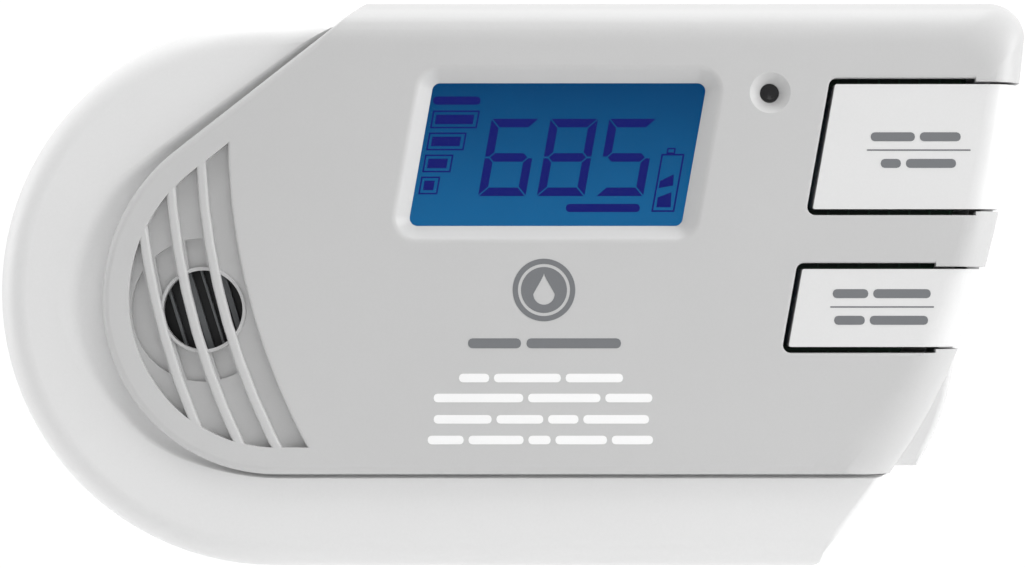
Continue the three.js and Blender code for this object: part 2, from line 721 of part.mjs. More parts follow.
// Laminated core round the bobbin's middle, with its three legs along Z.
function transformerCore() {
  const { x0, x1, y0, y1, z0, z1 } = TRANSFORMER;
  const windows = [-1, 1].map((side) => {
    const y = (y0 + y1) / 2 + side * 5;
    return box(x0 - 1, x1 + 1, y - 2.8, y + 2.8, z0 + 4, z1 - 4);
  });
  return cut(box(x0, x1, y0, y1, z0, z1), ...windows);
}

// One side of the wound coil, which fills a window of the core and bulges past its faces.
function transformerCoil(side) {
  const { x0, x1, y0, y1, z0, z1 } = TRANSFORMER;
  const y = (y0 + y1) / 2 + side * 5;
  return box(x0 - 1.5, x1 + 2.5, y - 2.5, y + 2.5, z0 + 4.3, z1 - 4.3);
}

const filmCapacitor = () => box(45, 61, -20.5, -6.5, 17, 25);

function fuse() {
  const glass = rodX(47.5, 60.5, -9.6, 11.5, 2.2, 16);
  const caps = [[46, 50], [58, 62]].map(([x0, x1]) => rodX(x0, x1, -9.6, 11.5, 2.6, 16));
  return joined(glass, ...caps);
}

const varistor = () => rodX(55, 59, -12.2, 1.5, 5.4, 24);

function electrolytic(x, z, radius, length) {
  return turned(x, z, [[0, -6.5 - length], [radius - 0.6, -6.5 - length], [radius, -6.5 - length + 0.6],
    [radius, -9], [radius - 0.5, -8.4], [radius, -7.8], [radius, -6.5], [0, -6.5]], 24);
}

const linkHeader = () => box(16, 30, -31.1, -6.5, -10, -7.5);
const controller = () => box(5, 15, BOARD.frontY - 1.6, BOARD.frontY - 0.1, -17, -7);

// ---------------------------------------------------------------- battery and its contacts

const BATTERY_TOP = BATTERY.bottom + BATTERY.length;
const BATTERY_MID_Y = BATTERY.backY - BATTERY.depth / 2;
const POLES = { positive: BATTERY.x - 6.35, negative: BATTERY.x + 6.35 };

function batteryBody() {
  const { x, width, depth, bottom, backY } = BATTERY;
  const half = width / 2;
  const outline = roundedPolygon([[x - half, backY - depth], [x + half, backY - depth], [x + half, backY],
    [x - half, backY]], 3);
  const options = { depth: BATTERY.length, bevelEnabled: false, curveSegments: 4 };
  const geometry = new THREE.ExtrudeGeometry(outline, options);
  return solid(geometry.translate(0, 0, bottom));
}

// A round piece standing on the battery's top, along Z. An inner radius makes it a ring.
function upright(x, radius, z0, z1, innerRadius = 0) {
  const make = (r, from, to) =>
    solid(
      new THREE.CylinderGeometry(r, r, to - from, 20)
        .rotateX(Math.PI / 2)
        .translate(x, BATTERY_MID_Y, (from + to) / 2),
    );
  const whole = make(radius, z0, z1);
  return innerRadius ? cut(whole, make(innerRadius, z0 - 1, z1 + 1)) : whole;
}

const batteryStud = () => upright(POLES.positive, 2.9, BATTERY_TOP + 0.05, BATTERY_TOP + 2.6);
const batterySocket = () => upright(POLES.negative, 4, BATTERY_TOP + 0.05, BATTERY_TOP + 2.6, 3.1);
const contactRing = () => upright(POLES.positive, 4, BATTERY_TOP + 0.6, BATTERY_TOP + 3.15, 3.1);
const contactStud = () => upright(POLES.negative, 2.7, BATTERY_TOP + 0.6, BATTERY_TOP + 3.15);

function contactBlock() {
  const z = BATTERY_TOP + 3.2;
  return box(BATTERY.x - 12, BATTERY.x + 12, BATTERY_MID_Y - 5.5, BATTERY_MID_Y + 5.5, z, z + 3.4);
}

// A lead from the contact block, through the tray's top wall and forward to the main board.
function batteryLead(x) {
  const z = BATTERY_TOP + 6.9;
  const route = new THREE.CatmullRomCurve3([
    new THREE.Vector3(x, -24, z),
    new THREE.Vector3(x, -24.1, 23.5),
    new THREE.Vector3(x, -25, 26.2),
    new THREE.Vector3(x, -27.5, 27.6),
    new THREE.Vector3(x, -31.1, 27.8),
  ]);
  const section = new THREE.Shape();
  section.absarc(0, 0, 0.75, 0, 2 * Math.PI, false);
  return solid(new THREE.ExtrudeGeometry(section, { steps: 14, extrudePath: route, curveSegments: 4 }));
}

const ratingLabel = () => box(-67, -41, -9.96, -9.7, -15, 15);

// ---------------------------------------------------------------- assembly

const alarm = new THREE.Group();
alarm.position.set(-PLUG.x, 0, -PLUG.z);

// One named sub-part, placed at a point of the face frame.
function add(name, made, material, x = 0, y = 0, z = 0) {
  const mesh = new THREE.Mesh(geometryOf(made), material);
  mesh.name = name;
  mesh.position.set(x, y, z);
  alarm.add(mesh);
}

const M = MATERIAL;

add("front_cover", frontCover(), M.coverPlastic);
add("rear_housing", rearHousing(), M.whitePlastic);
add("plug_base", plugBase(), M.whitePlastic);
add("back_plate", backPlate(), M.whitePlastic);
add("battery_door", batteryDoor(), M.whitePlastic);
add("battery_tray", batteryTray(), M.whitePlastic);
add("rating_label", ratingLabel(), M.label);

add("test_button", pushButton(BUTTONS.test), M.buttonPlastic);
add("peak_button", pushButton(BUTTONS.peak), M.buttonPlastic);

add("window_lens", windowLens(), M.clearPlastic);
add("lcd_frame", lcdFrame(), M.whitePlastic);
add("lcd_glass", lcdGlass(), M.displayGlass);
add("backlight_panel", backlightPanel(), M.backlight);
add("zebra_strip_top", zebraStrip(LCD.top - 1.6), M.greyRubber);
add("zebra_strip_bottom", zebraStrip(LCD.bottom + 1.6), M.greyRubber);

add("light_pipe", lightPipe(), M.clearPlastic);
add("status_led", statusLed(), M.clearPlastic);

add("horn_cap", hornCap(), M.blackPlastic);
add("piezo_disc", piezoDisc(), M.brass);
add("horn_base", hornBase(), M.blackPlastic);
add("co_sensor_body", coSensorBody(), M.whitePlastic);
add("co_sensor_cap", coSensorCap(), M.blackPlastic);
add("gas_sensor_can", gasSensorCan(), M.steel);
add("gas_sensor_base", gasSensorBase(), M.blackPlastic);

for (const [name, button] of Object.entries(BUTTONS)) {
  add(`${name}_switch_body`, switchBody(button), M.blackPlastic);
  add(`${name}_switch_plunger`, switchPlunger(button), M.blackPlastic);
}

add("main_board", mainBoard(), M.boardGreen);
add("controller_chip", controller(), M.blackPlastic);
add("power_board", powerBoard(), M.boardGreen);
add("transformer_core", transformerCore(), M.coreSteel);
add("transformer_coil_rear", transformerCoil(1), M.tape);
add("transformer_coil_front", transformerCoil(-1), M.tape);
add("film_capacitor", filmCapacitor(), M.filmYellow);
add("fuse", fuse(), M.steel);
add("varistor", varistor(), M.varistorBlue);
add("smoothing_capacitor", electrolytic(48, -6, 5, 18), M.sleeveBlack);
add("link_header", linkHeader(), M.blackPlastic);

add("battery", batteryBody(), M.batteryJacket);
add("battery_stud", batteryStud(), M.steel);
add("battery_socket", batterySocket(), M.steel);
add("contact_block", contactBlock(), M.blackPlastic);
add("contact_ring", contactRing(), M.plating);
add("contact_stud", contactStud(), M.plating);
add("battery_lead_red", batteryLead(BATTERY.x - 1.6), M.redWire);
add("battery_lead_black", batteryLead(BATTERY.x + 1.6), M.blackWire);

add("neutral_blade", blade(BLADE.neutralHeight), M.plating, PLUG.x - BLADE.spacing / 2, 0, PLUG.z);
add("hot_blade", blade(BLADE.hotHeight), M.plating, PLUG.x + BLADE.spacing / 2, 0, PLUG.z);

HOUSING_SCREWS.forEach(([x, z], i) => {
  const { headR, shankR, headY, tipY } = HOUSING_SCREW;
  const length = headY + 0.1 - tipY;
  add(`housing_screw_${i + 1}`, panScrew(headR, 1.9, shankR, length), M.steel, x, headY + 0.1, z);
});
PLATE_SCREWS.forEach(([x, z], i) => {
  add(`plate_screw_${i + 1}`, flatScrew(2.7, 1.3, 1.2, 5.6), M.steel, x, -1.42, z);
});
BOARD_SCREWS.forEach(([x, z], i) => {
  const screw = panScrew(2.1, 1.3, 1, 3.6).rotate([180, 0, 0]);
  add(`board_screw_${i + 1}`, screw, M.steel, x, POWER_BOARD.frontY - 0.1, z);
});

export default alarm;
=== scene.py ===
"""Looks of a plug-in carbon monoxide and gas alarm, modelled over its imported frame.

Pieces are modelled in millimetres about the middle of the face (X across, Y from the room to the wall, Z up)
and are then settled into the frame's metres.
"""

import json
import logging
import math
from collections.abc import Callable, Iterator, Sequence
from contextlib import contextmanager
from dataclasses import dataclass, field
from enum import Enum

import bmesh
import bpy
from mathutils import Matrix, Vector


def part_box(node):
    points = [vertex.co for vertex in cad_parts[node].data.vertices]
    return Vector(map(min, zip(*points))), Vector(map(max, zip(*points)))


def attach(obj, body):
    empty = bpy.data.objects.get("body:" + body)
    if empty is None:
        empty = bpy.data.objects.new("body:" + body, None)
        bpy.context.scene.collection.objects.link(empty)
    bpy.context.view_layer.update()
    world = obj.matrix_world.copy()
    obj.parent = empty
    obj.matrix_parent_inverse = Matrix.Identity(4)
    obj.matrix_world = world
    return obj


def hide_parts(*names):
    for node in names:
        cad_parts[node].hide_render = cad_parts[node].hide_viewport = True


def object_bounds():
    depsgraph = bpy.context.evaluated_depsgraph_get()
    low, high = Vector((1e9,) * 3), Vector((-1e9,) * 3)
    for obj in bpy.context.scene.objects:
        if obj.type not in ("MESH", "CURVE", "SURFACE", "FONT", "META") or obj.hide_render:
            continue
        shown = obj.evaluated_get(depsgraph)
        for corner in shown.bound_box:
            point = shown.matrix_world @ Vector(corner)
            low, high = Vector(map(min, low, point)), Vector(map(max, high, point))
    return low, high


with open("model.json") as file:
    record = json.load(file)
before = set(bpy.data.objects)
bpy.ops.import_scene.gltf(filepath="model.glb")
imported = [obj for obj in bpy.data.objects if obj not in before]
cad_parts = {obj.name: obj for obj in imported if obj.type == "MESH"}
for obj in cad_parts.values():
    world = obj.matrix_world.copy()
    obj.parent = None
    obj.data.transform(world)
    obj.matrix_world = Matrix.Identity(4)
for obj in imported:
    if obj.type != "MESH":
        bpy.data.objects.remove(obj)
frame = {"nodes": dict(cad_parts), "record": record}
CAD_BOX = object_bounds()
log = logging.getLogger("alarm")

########

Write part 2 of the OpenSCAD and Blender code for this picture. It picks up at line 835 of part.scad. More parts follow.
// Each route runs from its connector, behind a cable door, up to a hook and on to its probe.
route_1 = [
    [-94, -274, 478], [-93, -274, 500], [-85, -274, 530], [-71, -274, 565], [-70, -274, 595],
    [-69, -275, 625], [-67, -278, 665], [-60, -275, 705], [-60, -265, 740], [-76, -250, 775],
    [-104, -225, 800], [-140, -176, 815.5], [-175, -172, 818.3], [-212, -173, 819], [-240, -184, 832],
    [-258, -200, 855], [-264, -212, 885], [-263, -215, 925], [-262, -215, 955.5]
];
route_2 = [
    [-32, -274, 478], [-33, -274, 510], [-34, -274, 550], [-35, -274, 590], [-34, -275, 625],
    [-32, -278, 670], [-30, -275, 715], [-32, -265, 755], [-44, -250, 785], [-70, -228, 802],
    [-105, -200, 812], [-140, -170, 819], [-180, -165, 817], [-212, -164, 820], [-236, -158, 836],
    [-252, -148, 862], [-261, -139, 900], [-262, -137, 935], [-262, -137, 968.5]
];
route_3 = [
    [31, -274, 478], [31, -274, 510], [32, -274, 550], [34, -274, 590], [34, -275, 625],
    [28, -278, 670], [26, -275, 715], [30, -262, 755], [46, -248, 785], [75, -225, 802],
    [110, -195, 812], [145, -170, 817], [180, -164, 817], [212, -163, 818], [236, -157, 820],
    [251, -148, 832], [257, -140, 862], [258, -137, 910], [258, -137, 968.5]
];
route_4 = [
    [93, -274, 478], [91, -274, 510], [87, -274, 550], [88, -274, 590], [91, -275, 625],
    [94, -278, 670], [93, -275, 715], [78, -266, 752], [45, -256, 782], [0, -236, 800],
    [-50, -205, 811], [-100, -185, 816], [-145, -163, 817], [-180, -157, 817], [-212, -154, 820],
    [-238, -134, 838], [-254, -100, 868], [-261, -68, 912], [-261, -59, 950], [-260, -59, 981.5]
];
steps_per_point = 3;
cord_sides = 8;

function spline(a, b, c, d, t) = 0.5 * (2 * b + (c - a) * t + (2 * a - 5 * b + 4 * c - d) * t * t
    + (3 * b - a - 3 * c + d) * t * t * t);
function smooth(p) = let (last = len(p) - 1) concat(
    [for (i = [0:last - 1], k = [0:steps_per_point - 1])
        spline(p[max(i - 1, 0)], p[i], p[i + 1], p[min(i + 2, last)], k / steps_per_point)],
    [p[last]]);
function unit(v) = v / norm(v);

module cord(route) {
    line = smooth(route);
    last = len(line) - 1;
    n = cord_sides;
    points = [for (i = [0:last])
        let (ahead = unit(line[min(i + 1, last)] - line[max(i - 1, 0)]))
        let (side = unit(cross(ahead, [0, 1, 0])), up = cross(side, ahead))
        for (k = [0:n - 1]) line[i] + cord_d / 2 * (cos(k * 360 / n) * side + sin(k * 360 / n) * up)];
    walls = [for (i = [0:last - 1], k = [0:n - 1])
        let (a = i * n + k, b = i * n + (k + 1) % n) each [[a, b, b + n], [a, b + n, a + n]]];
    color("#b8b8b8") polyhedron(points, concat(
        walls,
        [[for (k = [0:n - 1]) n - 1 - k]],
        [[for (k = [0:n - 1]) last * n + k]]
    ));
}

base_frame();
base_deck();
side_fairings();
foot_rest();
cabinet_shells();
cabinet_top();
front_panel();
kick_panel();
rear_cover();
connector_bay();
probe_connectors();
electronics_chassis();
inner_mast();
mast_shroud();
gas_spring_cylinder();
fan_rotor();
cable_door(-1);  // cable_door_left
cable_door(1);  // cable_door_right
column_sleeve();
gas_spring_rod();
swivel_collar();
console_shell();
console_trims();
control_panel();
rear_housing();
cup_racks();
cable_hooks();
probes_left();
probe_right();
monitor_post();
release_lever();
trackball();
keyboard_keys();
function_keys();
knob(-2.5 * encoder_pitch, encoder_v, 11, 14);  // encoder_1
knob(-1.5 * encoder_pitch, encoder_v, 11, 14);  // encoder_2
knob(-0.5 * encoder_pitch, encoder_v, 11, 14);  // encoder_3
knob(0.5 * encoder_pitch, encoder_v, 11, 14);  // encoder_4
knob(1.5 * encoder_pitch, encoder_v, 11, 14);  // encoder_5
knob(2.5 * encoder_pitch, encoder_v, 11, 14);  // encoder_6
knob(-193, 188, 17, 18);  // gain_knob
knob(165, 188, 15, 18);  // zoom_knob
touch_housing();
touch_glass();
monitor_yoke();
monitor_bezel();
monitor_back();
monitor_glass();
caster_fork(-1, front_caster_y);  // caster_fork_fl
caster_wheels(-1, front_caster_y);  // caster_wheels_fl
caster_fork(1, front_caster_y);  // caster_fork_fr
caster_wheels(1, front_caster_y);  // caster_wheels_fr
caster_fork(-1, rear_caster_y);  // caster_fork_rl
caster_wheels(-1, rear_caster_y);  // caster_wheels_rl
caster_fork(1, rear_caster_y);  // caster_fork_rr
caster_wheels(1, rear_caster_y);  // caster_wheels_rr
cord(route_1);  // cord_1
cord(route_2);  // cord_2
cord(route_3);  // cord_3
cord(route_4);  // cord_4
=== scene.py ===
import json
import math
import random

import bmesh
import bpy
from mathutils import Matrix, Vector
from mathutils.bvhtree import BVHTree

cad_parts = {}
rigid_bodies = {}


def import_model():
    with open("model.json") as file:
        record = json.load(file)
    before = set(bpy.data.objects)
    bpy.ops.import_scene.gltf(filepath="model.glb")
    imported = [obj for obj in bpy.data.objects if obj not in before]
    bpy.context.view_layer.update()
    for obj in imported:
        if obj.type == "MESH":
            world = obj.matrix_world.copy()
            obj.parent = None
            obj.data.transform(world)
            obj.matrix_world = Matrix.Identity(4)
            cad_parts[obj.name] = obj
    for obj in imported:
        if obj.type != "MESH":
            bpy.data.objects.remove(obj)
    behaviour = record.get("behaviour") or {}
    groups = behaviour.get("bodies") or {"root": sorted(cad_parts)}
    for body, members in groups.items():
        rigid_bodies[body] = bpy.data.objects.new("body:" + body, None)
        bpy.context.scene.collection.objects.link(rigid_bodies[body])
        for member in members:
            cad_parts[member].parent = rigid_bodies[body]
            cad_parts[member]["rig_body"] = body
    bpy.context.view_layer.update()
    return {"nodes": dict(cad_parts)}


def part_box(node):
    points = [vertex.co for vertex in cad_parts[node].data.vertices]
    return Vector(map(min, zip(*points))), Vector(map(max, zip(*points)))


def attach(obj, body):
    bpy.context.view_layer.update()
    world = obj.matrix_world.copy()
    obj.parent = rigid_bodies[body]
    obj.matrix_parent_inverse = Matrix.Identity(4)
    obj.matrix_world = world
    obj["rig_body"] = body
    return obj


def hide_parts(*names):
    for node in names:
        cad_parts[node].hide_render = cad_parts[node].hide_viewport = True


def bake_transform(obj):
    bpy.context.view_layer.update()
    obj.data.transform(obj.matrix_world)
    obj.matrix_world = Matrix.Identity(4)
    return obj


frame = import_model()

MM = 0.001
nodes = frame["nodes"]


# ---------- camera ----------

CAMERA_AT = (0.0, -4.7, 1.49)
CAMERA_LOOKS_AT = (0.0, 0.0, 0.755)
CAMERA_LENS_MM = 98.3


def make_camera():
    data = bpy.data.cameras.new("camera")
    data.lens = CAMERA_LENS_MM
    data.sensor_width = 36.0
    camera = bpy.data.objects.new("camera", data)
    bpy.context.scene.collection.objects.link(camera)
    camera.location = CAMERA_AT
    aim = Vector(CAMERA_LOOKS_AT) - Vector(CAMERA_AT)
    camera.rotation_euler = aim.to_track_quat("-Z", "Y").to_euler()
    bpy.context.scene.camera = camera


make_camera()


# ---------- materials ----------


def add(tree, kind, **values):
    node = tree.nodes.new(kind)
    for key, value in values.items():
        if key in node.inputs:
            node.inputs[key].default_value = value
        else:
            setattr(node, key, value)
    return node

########

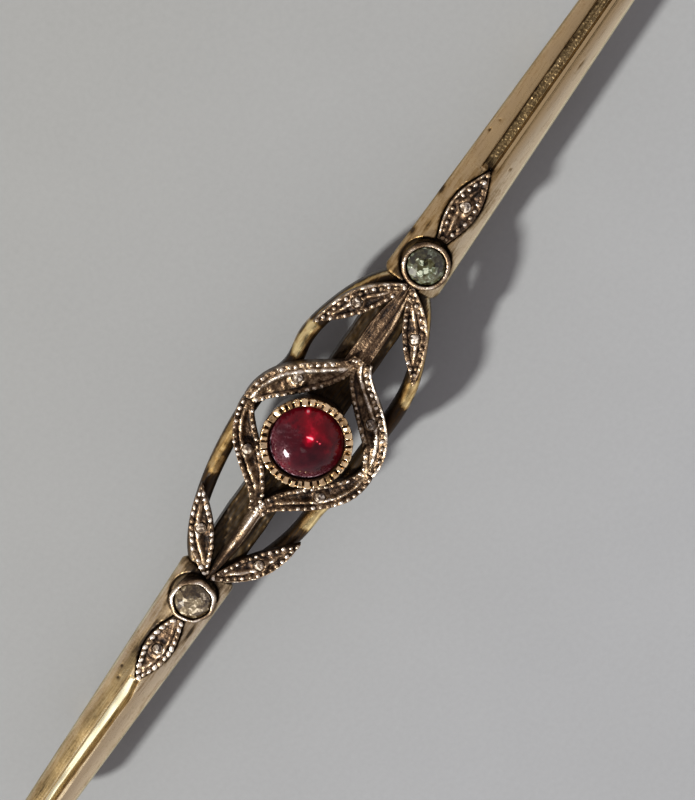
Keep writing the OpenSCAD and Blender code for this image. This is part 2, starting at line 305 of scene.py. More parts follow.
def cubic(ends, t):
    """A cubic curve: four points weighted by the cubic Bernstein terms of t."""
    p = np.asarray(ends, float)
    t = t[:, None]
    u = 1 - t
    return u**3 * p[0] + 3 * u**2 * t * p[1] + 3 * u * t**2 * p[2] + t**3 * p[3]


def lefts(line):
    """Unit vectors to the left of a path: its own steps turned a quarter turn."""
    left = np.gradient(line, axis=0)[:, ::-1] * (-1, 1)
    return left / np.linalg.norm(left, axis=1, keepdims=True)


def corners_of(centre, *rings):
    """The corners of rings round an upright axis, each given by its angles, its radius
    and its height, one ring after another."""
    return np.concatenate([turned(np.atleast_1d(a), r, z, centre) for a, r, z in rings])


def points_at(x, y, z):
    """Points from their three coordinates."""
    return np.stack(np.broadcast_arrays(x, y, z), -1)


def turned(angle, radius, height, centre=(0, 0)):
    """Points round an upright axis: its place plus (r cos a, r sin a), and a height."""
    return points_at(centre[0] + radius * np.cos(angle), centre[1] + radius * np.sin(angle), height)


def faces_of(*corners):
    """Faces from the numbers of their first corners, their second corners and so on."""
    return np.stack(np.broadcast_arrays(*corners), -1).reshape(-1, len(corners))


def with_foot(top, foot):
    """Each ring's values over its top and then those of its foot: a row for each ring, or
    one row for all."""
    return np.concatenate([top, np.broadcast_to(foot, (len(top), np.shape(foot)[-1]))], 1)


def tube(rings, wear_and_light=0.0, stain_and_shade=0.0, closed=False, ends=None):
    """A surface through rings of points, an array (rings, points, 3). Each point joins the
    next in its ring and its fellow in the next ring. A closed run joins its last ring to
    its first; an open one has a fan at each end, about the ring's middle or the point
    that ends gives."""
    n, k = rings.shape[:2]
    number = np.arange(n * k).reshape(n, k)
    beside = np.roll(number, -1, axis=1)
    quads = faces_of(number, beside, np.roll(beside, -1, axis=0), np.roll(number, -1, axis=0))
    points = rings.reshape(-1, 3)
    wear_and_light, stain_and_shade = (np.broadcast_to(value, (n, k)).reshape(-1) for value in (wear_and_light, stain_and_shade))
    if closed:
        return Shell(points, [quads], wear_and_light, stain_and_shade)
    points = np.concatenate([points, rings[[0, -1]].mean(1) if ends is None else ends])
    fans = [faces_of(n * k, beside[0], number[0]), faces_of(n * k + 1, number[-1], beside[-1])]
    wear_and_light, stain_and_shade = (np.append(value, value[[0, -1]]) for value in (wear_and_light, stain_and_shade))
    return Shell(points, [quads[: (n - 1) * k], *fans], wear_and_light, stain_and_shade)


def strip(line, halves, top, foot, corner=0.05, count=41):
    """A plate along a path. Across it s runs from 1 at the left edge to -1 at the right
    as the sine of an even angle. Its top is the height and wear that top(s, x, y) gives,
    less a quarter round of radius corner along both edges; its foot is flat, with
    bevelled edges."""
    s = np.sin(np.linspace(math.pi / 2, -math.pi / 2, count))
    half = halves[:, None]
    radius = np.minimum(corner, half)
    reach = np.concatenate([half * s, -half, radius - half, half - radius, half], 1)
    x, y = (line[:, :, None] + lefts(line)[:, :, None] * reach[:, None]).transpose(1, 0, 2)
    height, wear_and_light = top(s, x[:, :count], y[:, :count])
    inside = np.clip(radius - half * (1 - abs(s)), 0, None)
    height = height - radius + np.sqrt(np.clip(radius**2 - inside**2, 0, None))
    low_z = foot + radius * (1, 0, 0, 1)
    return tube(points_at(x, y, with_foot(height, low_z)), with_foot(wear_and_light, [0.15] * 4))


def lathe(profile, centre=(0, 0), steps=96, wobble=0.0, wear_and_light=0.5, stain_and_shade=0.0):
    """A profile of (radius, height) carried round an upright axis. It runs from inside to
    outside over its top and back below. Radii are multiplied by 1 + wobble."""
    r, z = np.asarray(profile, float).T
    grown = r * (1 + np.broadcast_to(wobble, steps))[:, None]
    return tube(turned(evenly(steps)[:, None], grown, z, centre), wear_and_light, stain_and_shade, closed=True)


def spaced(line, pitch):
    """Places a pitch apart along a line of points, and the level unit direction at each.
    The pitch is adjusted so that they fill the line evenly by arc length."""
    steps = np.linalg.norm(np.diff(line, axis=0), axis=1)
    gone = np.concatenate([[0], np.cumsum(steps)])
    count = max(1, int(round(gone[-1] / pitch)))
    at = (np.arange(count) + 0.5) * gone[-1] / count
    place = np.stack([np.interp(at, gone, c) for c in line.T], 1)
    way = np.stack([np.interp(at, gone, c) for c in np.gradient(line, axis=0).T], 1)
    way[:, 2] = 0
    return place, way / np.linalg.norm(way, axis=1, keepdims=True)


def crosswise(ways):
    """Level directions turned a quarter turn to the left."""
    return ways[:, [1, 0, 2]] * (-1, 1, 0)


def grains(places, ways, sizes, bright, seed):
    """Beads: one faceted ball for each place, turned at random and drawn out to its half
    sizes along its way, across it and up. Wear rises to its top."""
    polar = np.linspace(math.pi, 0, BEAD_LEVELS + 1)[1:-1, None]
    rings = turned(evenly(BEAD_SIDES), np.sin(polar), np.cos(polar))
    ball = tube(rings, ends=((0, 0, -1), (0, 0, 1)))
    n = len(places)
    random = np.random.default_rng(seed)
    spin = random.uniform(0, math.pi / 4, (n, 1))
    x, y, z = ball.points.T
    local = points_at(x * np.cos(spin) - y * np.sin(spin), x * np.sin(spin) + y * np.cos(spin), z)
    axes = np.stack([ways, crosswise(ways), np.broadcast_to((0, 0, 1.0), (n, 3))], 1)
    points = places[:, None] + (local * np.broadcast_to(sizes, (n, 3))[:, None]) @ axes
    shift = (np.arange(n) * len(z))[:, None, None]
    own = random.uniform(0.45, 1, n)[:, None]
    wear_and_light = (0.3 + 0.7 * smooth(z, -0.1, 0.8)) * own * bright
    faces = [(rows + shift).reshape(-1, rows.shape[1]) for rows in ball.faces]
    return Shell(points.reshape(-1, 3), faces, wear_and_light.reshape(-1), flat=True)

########

Each line from the one bearing "- BLADE.spacing / 2, 0, PLUG.z);" through the one bearing "if empty is" is to be duplicated without change; all remaining lines are to be left out.

EXERCISE ANSWER:
add("neutral_blade", blade(BLADE.neutralHeight), M.plating, PLUG.x - BLADE.spacing / 2, 0, PLUG.z);
add("hot_blade", blade(BLADE.hotHeight), M.plating, PLUG.x + BLADE.spacing / 2, 0, PLUG.z);

HOUSING_SCREWS.forEach(([x, z], i) => {
  const { headR, shankR, headY, tipY } = HOUSING_SCREW;
  const length = headY + 0.1 - tipY;
  add(`housing_screw_${i + 1}`, panScrew(headR, 1.9, shankR, length), M.steel, x, headY + 0.1, z);
});
PLATE_SCREWS.forEach(([x, z], i) => {
  add(`plate_screw_${i + 1}`, flatScrew(2.7, 1.3, 1.2, 5.6), M.steel, x, -1.42, z);
});
BOARD_SCREWS.forEach(([x, z], i) => {
  const screw = panScrew(2.1, 1.3, 1, 3.6).rotate([180, 0, 0]);
  add(`board_screw_${i + 1}`, screw, M.steel, x, POWER_BOARD.frontY - 0.1, z);
});

export default alarm;
=== scene.py ===
"""Looks of a plug-in carbon monoxide and gas alarm, modelled over its imported frame.

Pieces are modelled in millimetres about the middle of the face (X across, Y from the room to the wall, Z up)
and are then settled into the frame's metres.
"""

import json
import logging
import math
from collections.abc import Callable, Iterator, Sequence
from contextlib import contextmanager
from dataclasses import dataclass, field
from enum import Enum

import bmesh
import bpy
from mathutils import Matrix, Vector


def part_box(node):
    points = [vertex.co for vertex in cad_parts[node].data.vertices]
    return Vector(map(min, zip(*points))), Vector(map(max, zip(*points)))


def attach(obj, body):
    empty = bpy.data.objects.get("body:" + body)
    if empty is None:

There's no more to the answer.